Mais tout recueil de la parole requiert paradoxalement aussi que le requérant se pose lui-même en positon subalterne. Et il faudra pour cela réviser le vocabulaire qu’on applique généralement au terrain comme à l’entretien. Les termes d’enquête, de témoignage, qui assimilent la position du chercheur à celle du juge ou du policier, reconduisent implicitement cette position de surplomb qui essentialise la fonction intellectuelle. Et le vocabulaire journalistique contribue à médiatiser la scission entre deux mondes, celui de l’observant et celui de l’observé. Scission dont Suzan Sontag, dans Devant la douleur des autres, a contribué à montrer les apories.

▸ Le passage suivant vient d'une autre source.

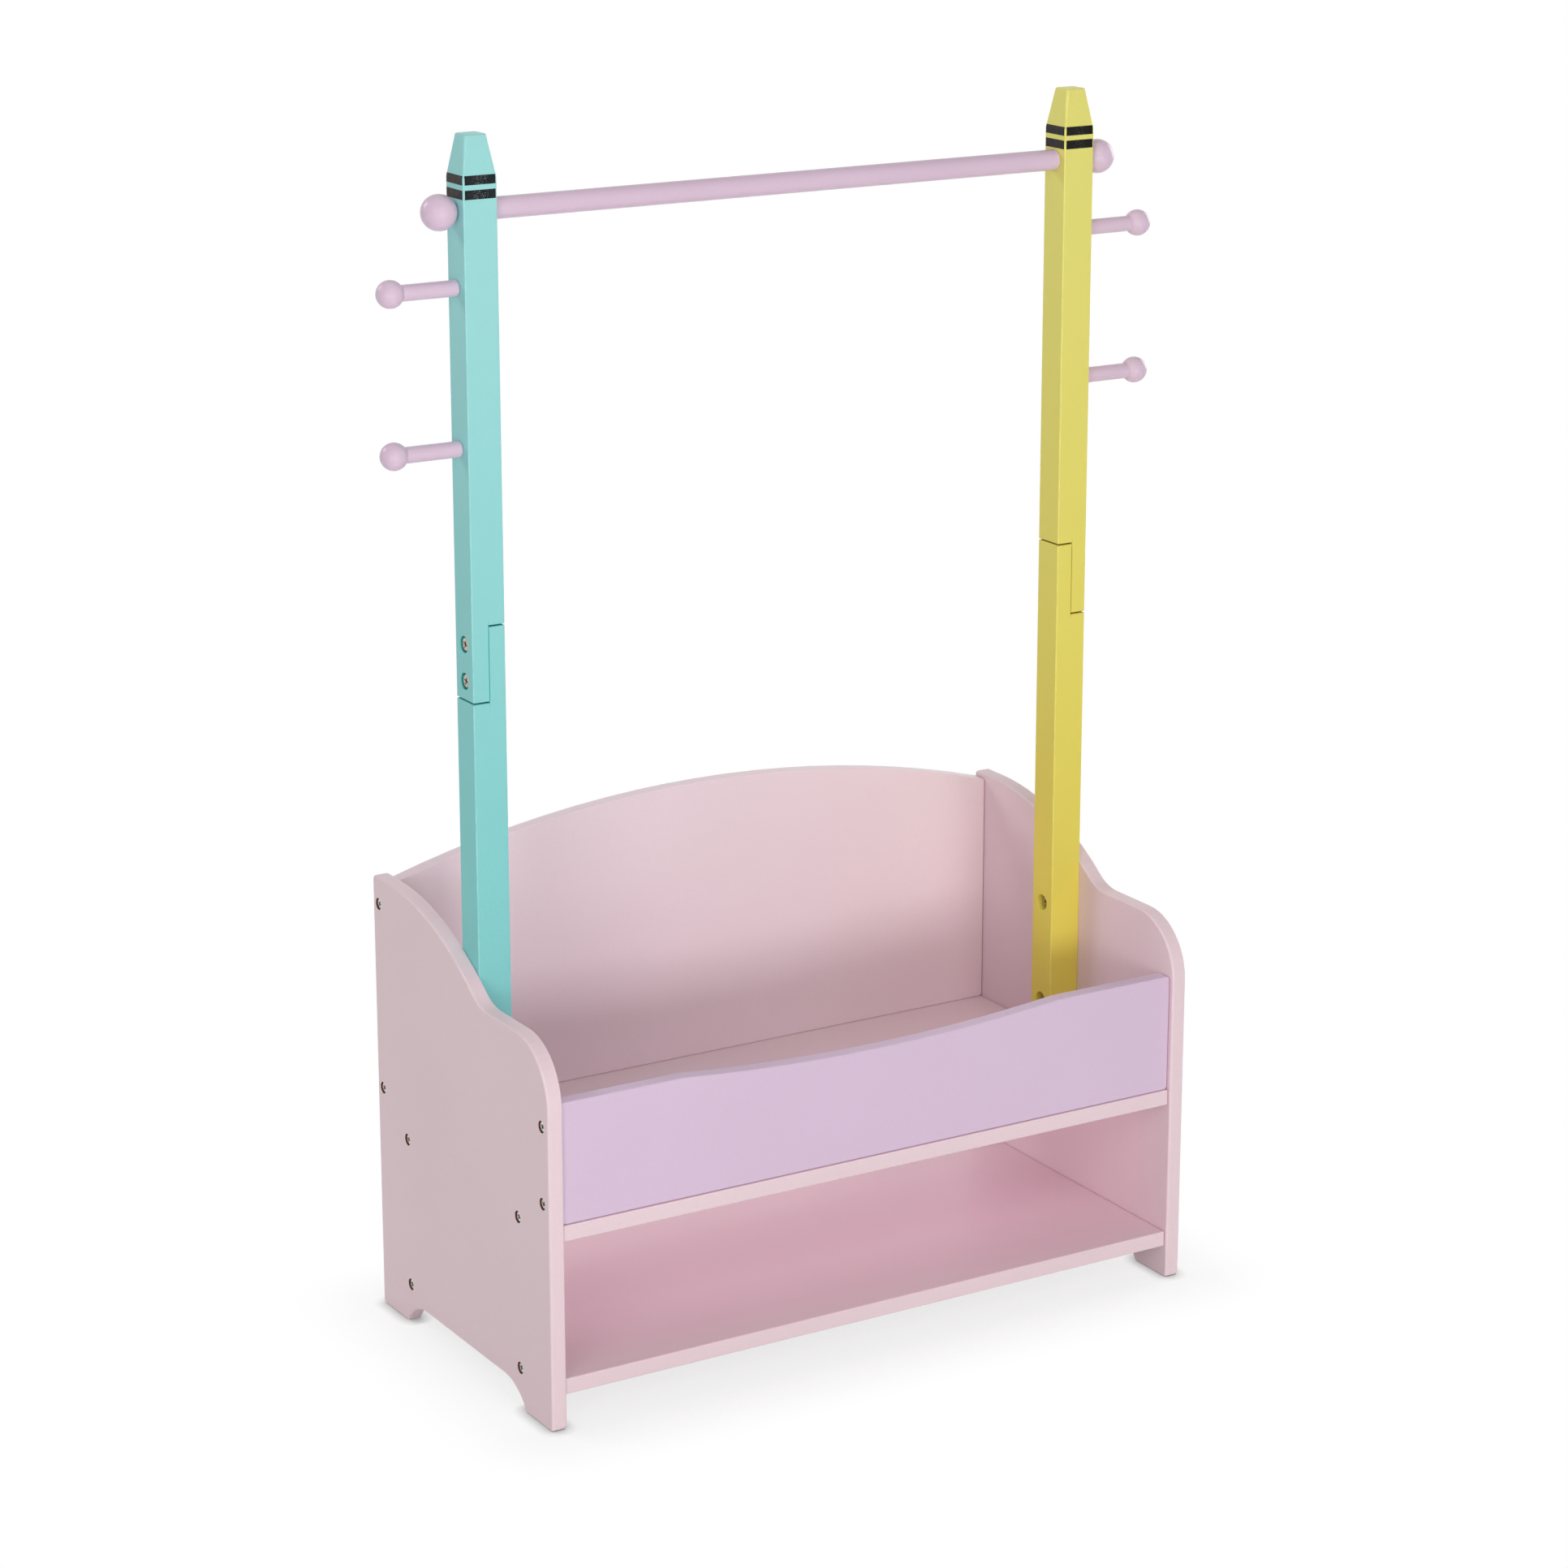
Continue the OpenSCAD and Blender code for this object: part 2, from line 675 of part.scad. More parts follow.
// Studs from the balls through the posts into the rail
module rail_studs() {
    l = stud_in_ball + post_w + stud_in_rod;
    color(zinc) both_sides()
        at_left(-inner_x - stud_in_ball, [post_y, rail_z]) rod(bolt_d, l, stud_ease);
}

// Rod that butts on the post and ends in the ball's socket
module peg_rod(z) {
    l = peg_l - peg_seat + peg_socket - hole_spare;
    color(lilac) difference() {
        at_left(-inner_x - l, [post_y, z]) rod(peg_d, l, rod_end_r, edge_steps);
        at_left(-inner_x - stud_in_rod - hole_spare, [post_y, z])
            hole(bolt_d + 2 * fit, stud_in_rod + hole_spare + 1);
    }
}

module peg_ball(z) {
    color(lilac) difference() {
        translate([-inner_x - peg_l, post_y, z]) rotate([0, 90, 0]) sphere(peg_ball_d / 2, $fn = 64);
        at_left(-inner_x - peg_l + peg_seat - peg_socket, [post_y, z])
            hole(peg_d + 2 * fit, peg_ball_d);
    }
}

module left_upper_peg_rod() {
    peg_rod(peg_heights[0]);
}

module left_lower_peg_rod() {
    peg_rod(peg_heights[1]);
}

module right_upper_peg_rod() {
    mirror([1, 0, 0]) peg_rod(peg_heights[0]);
}

module right_lower_peg_rod() {
    mirror([1, 0, 0]) peg_rod(peg_heights[1]);
}

module left_upper_peg_ball() {
    peg_ball(peg_heights[0]);
}

module left_lower_peg_ball() {
    peg_ball(peg_heights[1]);
}

module right_upper_peg_ball() {
    mirror([1, 0, 0]) peg_ball(peg_heights[0]);
}

module right_lower_peg_ball() {
    mirror([1, 0, 0]) peg_ball(peg_heights[1]);
}

module peg_studs() {
    color(zinc) both_sides()
        for (z = peg_heights)
            at_left(-inner_x - stud_in_rod, [post_y, z]) rod(bolt_d, stud_in_rod + stud_in_post, stud_ease);
}

module panel_bolts() {
    color(zinc)
        for (p = side_bolts)
            at_left(-half_w + bolt_seat, p) bolt(bolt_head_d, bolt_l);
}

module left_panel_bolts() {
    panel_bolts();
}

module right_panel_bolts() {
    mirror([1, 0, 0]) panel_bolts();
}

// Barrel nut along +Z, cross-drilled along X and slotted at its outer end
module barrel_nut() {
    slot_w = 1.4;
    slot_depth = 1.5;
    difference() {
        cylinder(d = nut_d, h = nut_l, $fn = 40);
        translate([-nut_d, 0, nut_l / 2]) rotate([0, 90, 0]) hole(bolt_d + 2 * fit, 2 * nut_d);
        translate([-nut_d / 2, -slot_w / 2, -1]) cube([nut_d, slot_w, slot_depth + 1]);
    }
}

module barrel_nuts() {
    nut_x = -inner_x + nut_in;
    nut_end = (board_t - nut_l) / 2;
    color(zinc) both_sides() {
        for (p = shelf_bolts)
            translate([nut_x, p[0], p[1] - nut_l / 2]) barrel_nut();
        for (p = front_bolts)
            translate([nut_x, bin_front_y + board_t - nut_end, p[1]]) rotate([90, 0, 0]) barrel_nut();
        for (p = back_bolts)
            translate([nut_x, rear_y - nut_end, p[1]]) rotate([90, 0, 0]) barrel_nut();
    }
}

module locating_dowels() {
    ease = 1;
    color(beech) both_sides()
        for (p = side_dowels)
            at_left(-inner_x - dowel_in_side, p) rod(dowel_d, dowel_l, ease);
}

// Bolts from the posts' inner faces into the side panels
module post_bolts() {
    l = post_w - post_recess + insert_l - 1;
    color(zinc) both_sides()
        for (z = post_bolt_heights)
            translate([-post_in_x - post_recess, post_y, z]) rotate([0, -90, 0]) bolt(post_head_d, l);
}

module post_inserts() {
    color(zinc) both_sides()
        for (z = post_bolt_heights)
            translate([-inner_x, post_y, z]) rotate([0, -90, 0]) insert();
}

// Bolts from the posts' outer faces through the half-lap joint
module lap_bolts() {
    l = post_w / 2 - bolt_seat + insert_l - 1;
    color(zinc) both_sides()
        for (z = lap_bolt_heights)
            at_left(-inner_x + bolt_seat, [post_y, z]) bolt(post_head_d, l);
}

module lap_inserts() {
    color(zinc) both_sides()
        for (z = lap_bolt_heights)
            at_left(-post_mid_x, [post_y, z]) insert();
}

left_side_panel();
right_side_panel();
back_panel();
bin_front_panel();
bin_floor();
bottom_shelf();
left_post_lower();
left_post_upper();
right_post_lower();
right_post_upper();
left_post_bands();
right_post_bands();
hanging_rail();
left_rail_ball();
right_rail_ball();
rail_studs();
left_upper_peg_rod();
left_lower_peg_rod();
right_upper_peg_rod();
right_lower_peg_rod();
left_upper_peg_ball();
left_lower_peg_ball();
right_upper_peg_ball();
right_lower_peg_ball();
peg_studs();
left_panel_bolts();
right_panel_bolts();
barrel_nuts();
locating_dowels();
post_bolts();
post_inserts();
lap_bolts();
lap_inserts();
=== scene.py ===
import math

import bpy
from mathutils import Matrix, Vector

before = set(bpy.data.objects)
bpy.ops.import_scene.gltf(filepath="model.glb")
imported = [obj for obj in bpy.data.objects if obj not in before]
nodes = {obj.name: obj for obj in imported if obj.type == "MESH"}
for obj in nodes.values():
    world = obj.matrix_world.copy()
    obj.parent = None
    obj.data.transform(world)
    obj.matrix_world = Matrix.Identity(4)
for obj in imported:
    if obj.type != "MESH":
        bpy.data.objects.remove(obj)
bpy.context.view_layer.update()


# ---- colours -------------------------------------------------------------------------------------

def srgb(r, g, b):
    """A colour given in 0-255 display values, as linear values for a shader."""
    def one(c):
        c /= 255.0
        return c / 12.92 if c <= 0.04045 else ((c + 0.055) / 1.055) ** 2.4
    return (one(r), one(g), one(b), 1.0)


def grey(level):
    """A grey of a linear level."""
    return (level, level, level, 1.0)


def shade(colour, factor, tint=(1.0, 1.0, 1.0)):
    """A colour made darker or lighter, and tinted."""
    return tuple(min(1.0, c * factor * t) for c, t in zip(colour[:3], tint)) + (1.0,)


PINK = srgb(237, 214, 220)
# A paler copy of the pink for the back panel: painted light that brightens it.
PINK_LIT_BACK = srgb(246, 225, 232)
LILAC = srgb(221, 198, 221)
LILAC_ROUND = srgb(222, 197, 216)
# The posts' deeper colours are painted shade in the half-laps' seams and gaps and in the recesses of their bolts.
TEAL_SHADE = srgb(0, 168, 163)
# The posts' low and high colours differ by painted light: the teal turns paler towards its tip, and the yellow is
# deeper low down, as painted bounce light from the pink bin.
TEAL_LOW = srgb(134, 213, 211)
TEAL_LIT_HIGH = srgb(161, 222, 220)
YELLOW_SHADE = srgb(178, 154, 24)
YELLOW_BOUNCE_LOW = srgb(234, 217, 92)
YELLOW_HIGH = srgb(232, 225, 124)
FIBREBOARD = srgb(128, 70, 38)
ZINC = srgb(226, 231, 229)
ZINC_WARM = srgb(208, 192, 178)
BLACK_COOL, BLACK_WARM = srgb(22, 26, 30), srgb(17, 15, 11)
# The film's lighter colours on the posts' side faces: a painted reflection of the bright studio, seen at a slant.
SLANT_SHEEN_BROWN, SLANT_SHEEN_GREY = srgb(50, 45, 44), srgb(42, 40, 39)
FLECK = srgb(150, 158, 156)
BEECH = srgb(206, 166, 120)


# ---- places that materials and the floor need, in metres -----------------------------------------

# Half the width and depth of the rack's footprint.
HALF_WIDTH, HALF_DEPTH = 0.343, 0.170

# The panel bolts' axes as (y, z), a radius just outside their holes' walls, and the |x| just inside the side
# panels' outer faces where bare fibreboard ends.
PANEL_BOLTS = ((-0.110, 0.0395), (0.110, 0.0395), (-0.110, 0.1845), (0.110, 0.1845),
               (-0.1575, 0.213), (-0.1575, 0.285), (0.1595, 0.220), (0.1595, 0.401))
BORE_REACH = 0.0059
BORE_MOUTH = 0.3425

# The |x| range over which the painted shade line at a board's end comes in, the bin front's lower edge, and the
# height over which the painted shade line along that edge goes out.
BOARD_END = (0.3268, 0.3274)
BIN_FRONT_FOOT = 0.1923
FOOT_LINE = 0.0006

# The posts' axes and the half-laps' middles; half the distance between a lap's two gaps and half the length of
# its seam; half the widths of seam and gap; and the range, from a post's middle plane to just under its front
# and back faces, over which the seam comes in.
POST_X, POST_Y, LAP_Z = 0.31175, 0.002, 0.665
LAP_HALF, SEAM_LENGTH_HALF = 0.0345, 0.0348
SEAM_HALF, GAP_HALF = 0.00045, 0.0014
POST_SKIN = (0.0154, 0.0158)
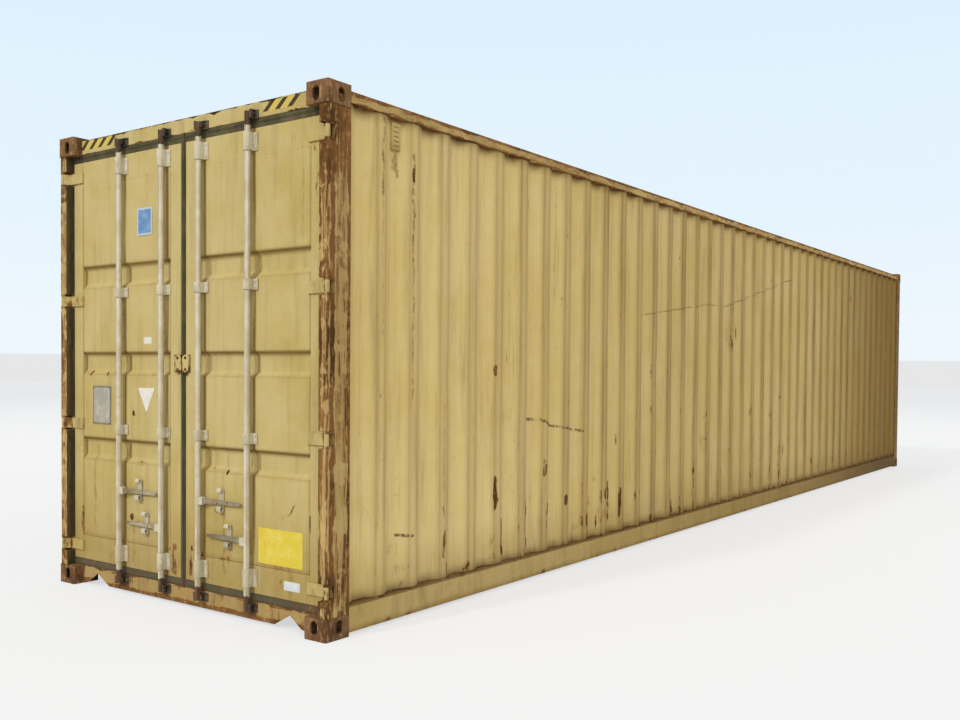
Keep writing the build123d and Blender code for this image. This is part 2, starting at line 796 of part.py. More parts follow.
for k, y in enumerate(bar_places):
    turn = bar_turns[k]
    z = handle_levels[k]
    cheek_y = y - turn * cheek_reach
    slot = handle_thickness / 2 + cheek_gap
    with BuildPart() as bar:
        add(tube(bar_x, y, bar_low, bar_high, bar_radius))
        add(cam(y, turn, cam_low))
        add(cam(y, turn, cam_high))
        for face in (-1, 1):
            add(block(bar_x + face * slot, bar_x + face * (slot + cheek_thickness), y, cheek_y,
                      z - hub_height / 2, z + hub_height / 2))
        with BuildSketch(Plane(origin=(bar_x - slot - cheek_thickness, y - turn * handle_pivot, z),
                               x_dir=(0, 1, 0), z_dir=(1, 0, 0))):
            Circle(pivot_radius)
        extrude(amount=2 * (slot + cheek_thickness))
    save(f"locking_bar_{k + 1}", bar.part)

    with BuildPart() as handle:
        add(lever(y, turn, z))
    save(f"lock_handle_{k + 1}", handle.part)
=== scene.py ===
import math
from types import SimpleNamespace as Named

import bmesh
import bpy
import numpy as np
from mathutils import Matrix, Vector


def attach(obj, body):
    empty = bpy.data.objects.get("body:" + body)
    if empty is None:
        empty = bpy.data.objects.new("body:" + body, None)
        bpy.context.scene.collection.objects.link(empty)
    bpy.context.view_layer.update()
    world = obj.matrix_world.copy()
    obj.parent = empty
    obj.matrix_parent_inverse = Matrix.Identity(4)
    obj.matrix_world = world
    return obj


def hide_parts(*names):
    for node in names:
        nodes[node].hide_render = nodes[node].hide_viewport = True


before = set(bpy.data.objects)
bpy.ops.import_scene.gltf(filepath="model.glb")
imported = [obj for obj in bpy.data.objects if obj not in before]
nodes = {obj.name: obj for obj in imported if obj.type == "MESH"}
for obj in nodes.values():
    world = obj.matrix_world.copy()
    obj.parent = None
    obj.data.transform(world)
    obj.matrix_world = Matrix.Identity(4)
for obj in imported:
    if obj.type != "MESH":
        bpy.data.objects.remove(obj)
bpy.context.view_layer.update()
print("stage 1: frame loaded")

# Sizes that several pieces share, in metres. The door end is at -X and the ground at Z 0.
box = Named(halfLength=6.096, halfWidth=1.219, castingEnd=5.918, castingIn=1.057, leafPlane=-6.038,
    leafLow=0.166, leafHigh=2.734, doorMiddle=0.014, leafMiddle=0.025, leafHinge=1.137, stile=0.095,
    doorRail=0.155, barX=-6.068, guideLevels=[1.02628, 1.87886], bearingLevels=[0.252, 2.66])
sideName = {1: "left", -1: "right"}
# Locking bars: place across, turning sense and the handle's height
bars = [(0.607, 1, 0.65), (0.186, -1, 0.452), (-0.158, 1, 0.65), (-0.579, -1, 0.452)]
leafBars = {1: bars[:2], -1: bars[2:]}

# Colours, linear
tint = Named(fresh=(0.465, 0.35, 0.12), faded=(0.54, 0.435, 0.19), sideFresh=(0.68, 0.508, 0.196),
    sideFaded=(0.735, 0.572, 0.256), soot=(0.2, 0.145, 0.065), speck=(0.17, 0.105, 0.045),
    # the dark brown on the next line serves for dirt and for painted shade alike
    grime=(0.18, 0.1, 0.022), rustHalo=(0.38, 0.215, 0.08), stain=(0.235, 0.125, 0.05),
    ink=(0.022, 0.02, 0.017), scratch=(0.11, 0.06, 0.026), cream=(0.6, 0.555, 0.415),
    creamWorn=(0.5, 0.435, 0.285))
rustTones = {"brown": ((0.085, 0.04, 0.014), (0.205, 0.096, 0.034), (0.38, 0.205, 0.07)),
    "dark": ((0.042, 0.024, 0.012), (0.12, 0.056, 0.024), (0.25, 0.125, 0.05)),
    "casting": ((0.11, 0.055, 0.025), (0.23, 0.122, 0.055), (0.4, 0.25, 0.12)),
    "orange": ((0.14, 0.064, 0.022), (0.28, 0.138, 0.048), (0.43, 0.24, 0.085))}


# The node tree that is being built, and its coordinates
bench = Named()


# A number, colour or direction inside a material: sums, differences and products of numbers make Math nodes
class Value:
    def __init__(self, socket):
        self.socket = socket

    def __add__(self, other):
        return calc("ADD", self, other)

    def __mul__(self, other):
        return calc("MULTIPLY", self, other)

    def __sub__(self, other):
        return calc("SUBTRACT", self, other)

    def __rsub__(self, other):
        return calc("SUBTRACT", other, self)

    def __abs__(self):
        return calc("ABSOLUTE", self)


def addNode(kind, values=None, **settings):
    item = bench.tree.nodes.new("ShaderNode" + kind)
    for key, value in settings.items():
        setattr(item, key, value)
    for key, value in (values or {}).items():
        if isinstance(value, Value):
            bench.tree.links.new(value.socket, item.inputs[key])
        else:
            item.inputs[key].default_value = (*value, 1) if item.inputs[key].type == "RGBA" else value
    return item


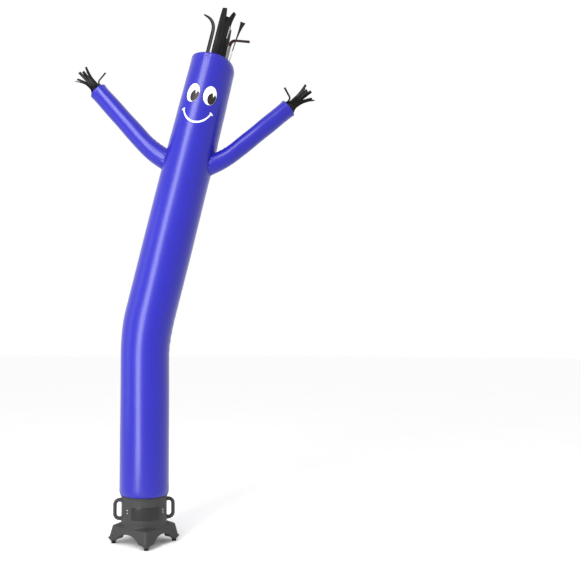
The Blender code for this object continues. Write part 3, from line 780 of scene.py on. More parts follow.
# %% [markdown]
# The thread is polyester, a shade darker than the cloth. Its twist shows as fine slanting lines, which a wave
# pattern on Object coordinates can give because a stitch is so small that its direction hardly matters.

# %% Thread
blue_thread, tree, shader = finish("blue thread", {"Sheen Weight": 0.3, "Specular IOR Level": 0.4})
place = object_place(tree)
twist = put(tree, "ShaderNodeTexWave", None, {"Vector": place, "Scale": 900.0, "Distortion": 2.0}).outputs[1]
colour = mixed(tree, noise(tree, place, 60.0), (0.022, 0.016, 0.24), (0.045, 0.036, 0.38))
covered(tree, shader, colour, spread(tree, twist, 0.45, 0.65), twist, 0.0001, 0.5)

# %% Stitch every seam of the figure
STITCH_LIFT = 0.0003
ROUND_ROWS = (0.010, 0.026, LENGTH - 0.010, LENGTH - 0.024)  # rows round the tube, from the hem
BACK_ROWS = (-0.0045, 0.0045)  # rows up the back, from its middle
turns = round_steps(240)
seam_lines = []
for distance in ROUND_ROWS:
    seam_lines.append((tube_point(distance, turns, STITCH_LIFT), True))
rising = np.linspace(0.030, LENGTH - 0.028, 420)
for offset in BACK_ROWS:
    seam_lines.append((tube_point(rising, math.pi + offset / GIRTH_RADIUS, STITCH_LIFT), False))


def arm_stitches(arm, share, angle, along, closes):
    lift = arm.puckers(along, share, angle) + STITCH_LIFT
    seam_lines.append((arm.point(share, angle, lift), closes))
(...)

La réflexion sur la question de la subalternité doit ainsi conduire à faire de l’entretien non pas une réitération de la position subalterne, mais au contraire une critique radicale de son essentialisation. Cette réciprocité des pouvoirs, destituant toute position de pouvoir, constitue le fondement de l’échange des savoirs dans une politique de l’entretien.